**Work to be completed:** Give the number of lines containing the word "piece", and nothing else.

BEGIN Source data

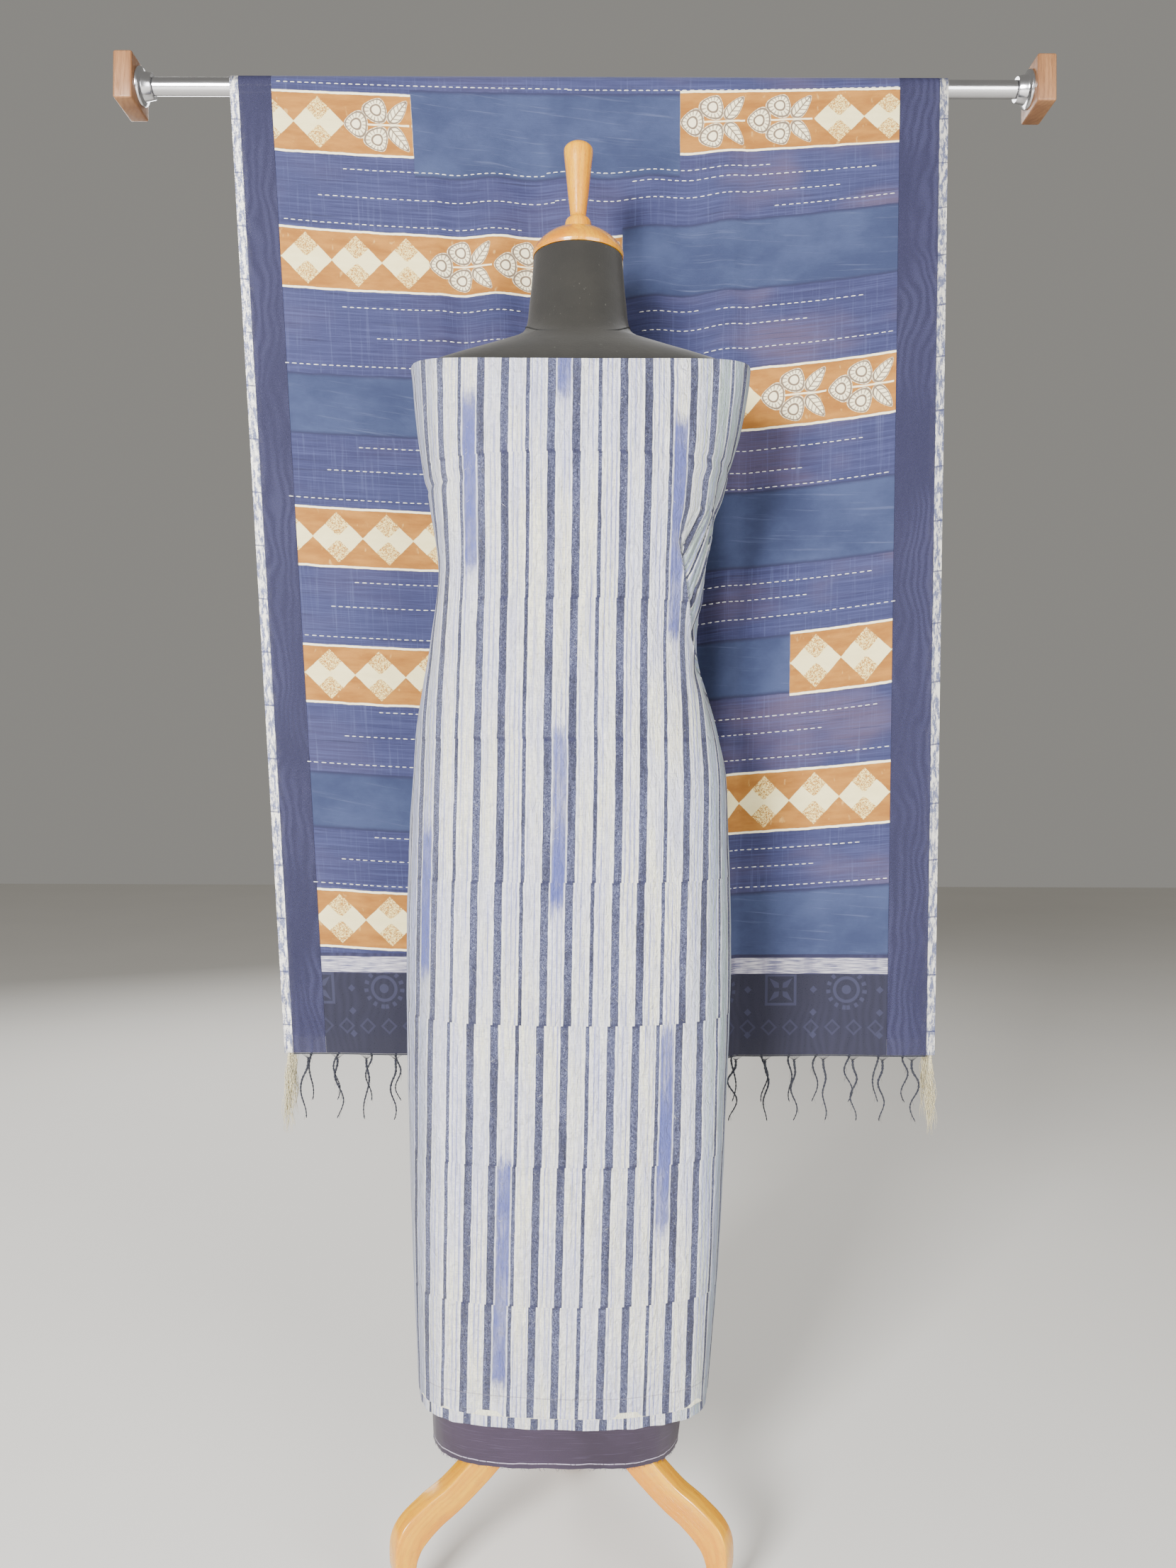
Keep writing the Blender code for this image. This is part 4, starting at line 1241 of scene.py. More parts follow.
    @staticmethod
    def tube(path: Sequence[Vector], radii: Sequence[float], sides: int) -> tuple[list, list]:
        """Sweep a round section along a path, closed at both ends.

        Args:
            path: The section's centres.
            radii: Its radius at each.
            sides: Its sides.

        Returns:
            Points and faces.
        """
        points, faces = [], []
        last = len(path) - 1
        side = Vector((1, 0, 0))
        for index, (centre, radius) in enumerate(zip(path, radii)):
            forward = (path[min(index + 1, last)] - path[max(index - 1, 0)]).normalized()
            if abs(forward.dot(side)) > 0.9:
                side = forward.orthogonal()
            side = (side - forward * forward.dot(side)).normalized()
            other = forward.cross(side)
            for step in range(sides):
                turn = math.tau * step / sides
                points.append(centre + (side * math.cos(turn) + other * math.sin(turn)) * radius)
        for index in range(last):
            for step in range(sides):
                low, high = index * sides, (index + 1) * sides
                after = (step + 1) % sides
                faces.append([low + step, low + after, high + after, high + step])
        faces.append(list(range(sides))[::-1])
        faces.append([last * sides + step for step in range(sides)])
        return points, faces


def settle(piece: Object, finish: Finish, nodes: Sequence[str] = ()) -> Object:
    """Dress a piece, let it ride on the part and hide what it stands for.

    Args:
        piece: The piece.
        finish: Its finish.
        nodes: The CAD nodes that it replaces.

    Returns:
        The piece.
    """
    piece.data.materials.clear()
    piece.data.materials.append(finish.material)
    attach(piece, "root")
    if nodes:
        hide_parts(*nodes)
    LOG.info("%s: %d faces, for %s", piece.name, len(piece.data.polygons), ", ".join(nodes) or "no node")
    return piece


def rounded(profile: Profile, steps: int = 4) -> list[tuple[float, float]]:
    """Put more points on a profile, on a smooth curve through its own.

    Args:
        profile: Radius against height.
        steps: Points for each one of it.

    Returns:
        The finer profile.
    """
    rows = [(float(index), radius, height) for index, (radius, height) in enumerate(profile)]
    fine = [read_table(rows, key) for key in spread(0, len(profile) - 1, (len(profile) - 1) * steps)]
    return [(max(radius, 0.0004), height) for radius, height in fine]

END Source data

**Complete answer:** 9